Affiche du manifeste des travailleurs en réponse à l’alunissage dans « Quindici », Circolo Raniero Panzieri, Porto Marghera, août 1969 (extrait du dossier du projet Architettura Interplanetaria [Architecture interplanétaire]). ARCH400145. Fonds du Alessandro Poli, CCA. Don de Alessandro Poli

Čovjek i prostor

Affiche de protestation des architectes dans Čovjek i prostor, 1992.

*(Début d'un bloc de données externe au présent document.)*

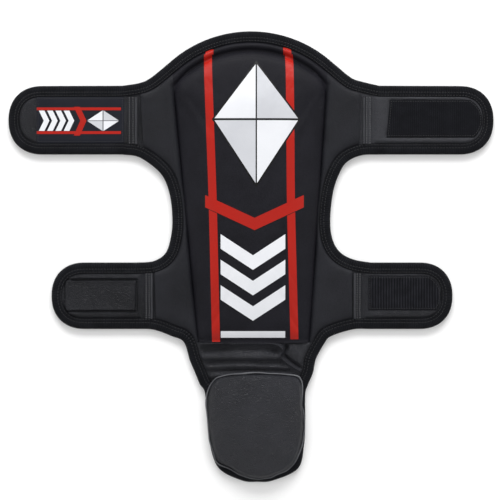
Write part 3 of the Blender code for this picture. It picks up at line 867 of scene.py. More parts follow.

La Guerre pour l’indépendance de la Croatie entraine le déplacement de plus de 400 000 personnes ainsi que la destruction de 15 % de toutes les habitations – soit plus de 180 000 bâtiments – du pays. Cela modifie radicalement l’environnement bâti de la nation. Au cours des quatre années de guerre effective (1991–1995), la revue d’architecture Čovjek i prostor, qui n’avait jamais abordé explicitement de telles questions politiques auparavant, tourne entièrement son attention vers le déplacement de la population croate et la destruction des édifices historiques. Certains numéros spéciaux sont consacrés à une ville en particulier, comme celui de janvier 1992, qui a pour sujet Vukovar, théâtre de l’une des plus importantes batailles pour l’indépendance croate et qui sera massivement bombardée. D’autres numéros, dont celui de décembre 1991, mènent une enquête sur des villes plus petites, partiellement ou entièrement détruites.

Durant cette période, Čovjek i prostor collecte les signatures de nombreux architectes croates choqués par la dévastation, et les rassemble sur une affiche accompagnant les numéros de 1991 et 1992. Toutes les éditions de la revue publiées entre 1991 à 1995 sont rédigées en croate et en anglais, ce qui assure une visibilité internationale au conflit et à ses impacts sur le patrimoine bâti. Bien que le langage visuel utilisé dans ces numéros spéciaux cherche à refléter les atrocités de la guerre, le contenu de la revue reste néanmoins porteur d’espoir, proposant des solutions de reconstruction et de protection des bâtiments encore debout tout en préservant la mémoire de ceux qui ont été détruits pendant les hostilités.